Similarly, the recognition of H2H transmission changes the equation, even though that transmission apparently did not occur from contact as casual as passing by someone who sneezed in the airport. Keep in mind that we do not know what threshold of exposure is involved, just that those people lived in close proximity to family members who were infected and apparently caught the disease from them.
It is believed to take repeated physical contact, much as a caregiver would experience under primitive conditions, and may involve direct transfer of bodily fluids, either on utensils, by skin contact, or it might be far less.
We simply do not know.
Still, it remains unlikely that poor villagers from Indonesia are going to show up at the airport nearest you.
If the virus mutates to become more readily transmitted from human to human, then the risk equation will shift some more, but that will have to be verifiable.
By then, we will likely have a problem of global proportions, if it cannot be contained.
Feel welcome to read along and participate as we attempt to dispassionately risk assess this developing pathogen, but I would not dismiss it out of hand. Chances are we have spent more time keeping up with the latest than your family doctor has had time to devote to this. Even without a pandemic, doctors manage to stay pretty busy.
If you are up to it, there is a free medical text download available here Influenza Report 2006 which does a pretty nice job of explaining the flu in terms which are not too techincal. Good bakground reading, imo.

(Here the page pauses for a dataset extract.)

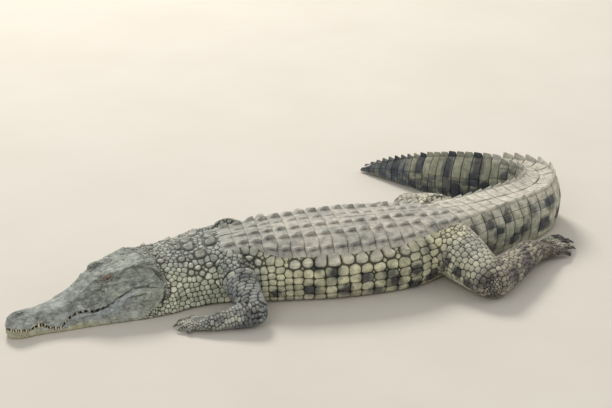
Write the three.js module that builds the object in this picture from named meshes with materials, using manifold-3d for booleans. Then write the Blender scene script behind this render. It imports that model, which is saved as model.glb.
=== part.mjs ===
// A life-size Nile crocodile basking on its belly, as a still display model.
// Millimetres, +Z up, floor at z = 0, head towards -X, the animal's left side towards -Y.
// The origin lies on the floor under the middle of the whole animal.

import * as THREE from 'three';
import { mergeVertices } from 'three/addons/utils/BufferGeometryUtils.js';
import Module from 'manifold-3d';

const wasm = await Module();
wasm.setup();

// Driving lengths, measured along the animal's midline from the tip of the snout.
const TOTAL_LENGTH = 2705;
const JAW_END = 488;
const NECK_END = 716;
const VENT = 1466;
const SKULL_HEADING = 21;
const SNOUT_TIP = { x: -1086.6, y: -202 };
const TAIL_TIP_RADIUS = 3;

// The thin cuts that part the body, and how many lengths and rings it has.
const GAP = 0.4;
const TRUNK_LENGTH = 250;
const RINGS_PER_LENGTH = 5;
const TAIL_LENGTHS = 6;
const MIDLINE_STEP = 2;

// The saw edge of the tail: each whorl of scales stands up at its rear.
const TAIL_WHORL_FIRST = 45;
const TAIL_WHORL_LAST = 24;
const CREST_NOTCH = 9;
const PEAK_SHARE = 0.72;

const EYE = { along: 317, out: 42, up: 125, radius: 15 };

// Teeth that show with the mouth shut; u is measured along the skull.
const TOOTH_ROOT = 4;
const TOOTH_TIP = 0.7;
const TOOTH_SIDES = 4;
const UPPER_TEETH = [
  { u: 14, length: 7, radius: 2 }, { u: 30, length: 8, radius: 2.2 }, { u: 46, length: 9, radius: 2.4 },
  { u: 64, length: 9, radius: 2.6 }, { u: 122, length: 8, radius: 2.4 }, { u: 142, length: 10, radius: 3 },
  { u: 160, length: 11, radius: 3.2 }, { u: 206, length: 8, radius: 2.8 },
];
const LOWER_TEETH = [{ u: 92, length: 13, radius: 3.2, out: -1, rises: true }];

// The joints of each leg from shoulder or hip to knuckles, and the tips of its digits, inner one first.
const LEGS = {
  front_left: {
    joints: [[-385, -105, 116], [-346, -288, 46], [-486, -288, 26], [-536, -258, 17]],
    tips: [[-545, -208, 5], [-578, -222, 6], [-594, -250, 6], [-588, -280, 6], [-560, -304, 5]],
    clawed: 3,
  },
  front_right: {
    joints: [[-362, 110, 118], [-300, 292, 48], [-452, 330, 27], [-508, 306, 17]],
    tips: [[-528, 255, 5], [-562, 276, 6], [-580, 308, 6], [-570, 341, 6], [-538, 365, 5]],
    clawed: 3,
  },
  hind_left: {
    joints: [[322, -70, 104], [404, -264, 58], [600, -74, 54], [690, -10, 28]],
    tips: [[776, 90, 12], [796, 52, 10], [786, 8, 8], [754, -34, 6]],
    clawed: 3,
  },
  hind_right: {
    joints: [[338, 120, 108], [288, 322, 60], [398, 368, 36], [452, 358, 20]],
    tips: [[538, 306, 6], [560, 334, 6], [555, 368, 6], [528, 398, 5]],
    clawed: 3,
  },
};
const FRONT_SHAPE = {
  upper: [[0, 60, 62], [0.35, 54, 56], [0.7, 46, 46], [0.95, 42, 43], [1.12, 30, 30], [1.2, 12, 12]],
  lower: [[-0.14, 26, 26], [0, 40, 40], [0.3, 39, 38], [0.7, 31, 28], [1, 27, 24], [1.1, 14, 14]],
  palm: [[-0.25, 20, 14], [0.05, 28, 20], [0.5, 35, 17], [0.9, 36, 14], [1.12, 20, 8]],
  digitRadius: 10.5,
};
const HIND_SHAPE = {
  upper: [[0, 88, 84], [0.35, 84, 78], [0.7, 72, 66], [0.95, 60, 57], [1.1, 44, 44], [1.2, 18, 18]],
  lower: [[-0.12, 36, 36], [0.02, 58, 57], [0.35, 56, 53], [0.7, 48, 47], [1, 42, 40], [1.1, 22, 22]],
  palm: [[-0.2, 26, 22], [0.05, 40, 36], [0.45, 43, 28], [0.9, 46, 21], [1.15, 26, 11]],
  digitRadius: 14,
};

// Rows of a digit: share of the way to the tip, share of the radius. A claw is the last slim part.
const CLAWED_DIGIT = [[0, 1], [0.4, 1.05], [0.74, 0.8], [0.78, 0.5], [1, 0.1]];
const PLAIN_DIGIT = [[0, 1], [0.45, 0.95], [0.88, 0.6], [1, 0.25]];
const DIGIT_ARCH = 0.1;
const DIGIT_SIDES = 5;
const LIMB_SIDES = 8;

// Digits leave the palm across this share of its half width, from a little behind the knuckles.
const KNUCKLE_SPREAD = 0.72;
const DIGIT_ROOT = 12;

const skinColour = { back: 0xa9a48c, flank: 0x9a9a76, head: 0x7f8474, jaw: 0x8e9a97, limb: 0x6b6d62 };
const EYE_COLOUR = 0x4a3a1c;

const degrees = Math.PI / 180;

// A smooth curve through [place, value] pairs that never overshoots them.
function smoothCurve(pairs) {
  const last = pairs.length - 1;
  const slopes = pairs.slice(1).map((p, i) => (p[1] - pairs[i][1]) / (p[0] - pairs[i][0]));
  const tangents = pairs.map((p, i) => {
    if (i === 0) return slopes[0];
    if (i === last) return slopes[last - 1];
    const before = slopes[i - 1];
    const after = slopes[i];
    if (before * after <= 0) return 0;
    const a = p[0] - pairs[i - 1][0];
    const b = pairs[i + 1][0] - p[0];
    return (3 * (a + b)) / ((2 * b + a) / before + (b + 2 * a) / after);
  });
  return (place) => {
    const at = Math.min(Math.max(place, pairs[0][0]), pairs[last][0]);
    let i = 0;
    while (i < last - 1 && at > pairs[i + 1][0]) i += 1;
    const width = pairs[i + 1][0] - pairs[i][0];
    const t = (at - pairs[i][0]) / width;
    const rise = t * t * (3 - 2 * t);
    const leave = t * (1 - t) * (1 - t) * width * tangents[i];
    const arrive = t * t * (t - 1) * width * tangents[i + 1];
    return pairs[i][1] * (1 - rise) + pairs[i + 1][1] * rise + leave + arrive;
  };
}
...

At least the medical staff appears to be wearing N95 or comparable masks, gloves, and are using makeshift goggles (non medical). How did they find ski goggles in Indonesia?
good post
They probably make them there.
Beef! It is what is for dinner.
Oops, forgot about mad cow.
The patient, who is the "seventh" family member, appears neither "very young" nor "very old".
Last summer I did talk to my doctor about H5N1. She is not an alarmist or one to write scrips at the drop of a hat. She was concerned but not overly so. She wrote me a script for Tamiflu. My husband talked to his doctor, who has been in practice for 30 years, and is a very even keel type. He also wrote a script for Tamiflu; said it would be smart and prudent to have it on hand "just in case".
Good catch! I'd say mid 20s to early 30s.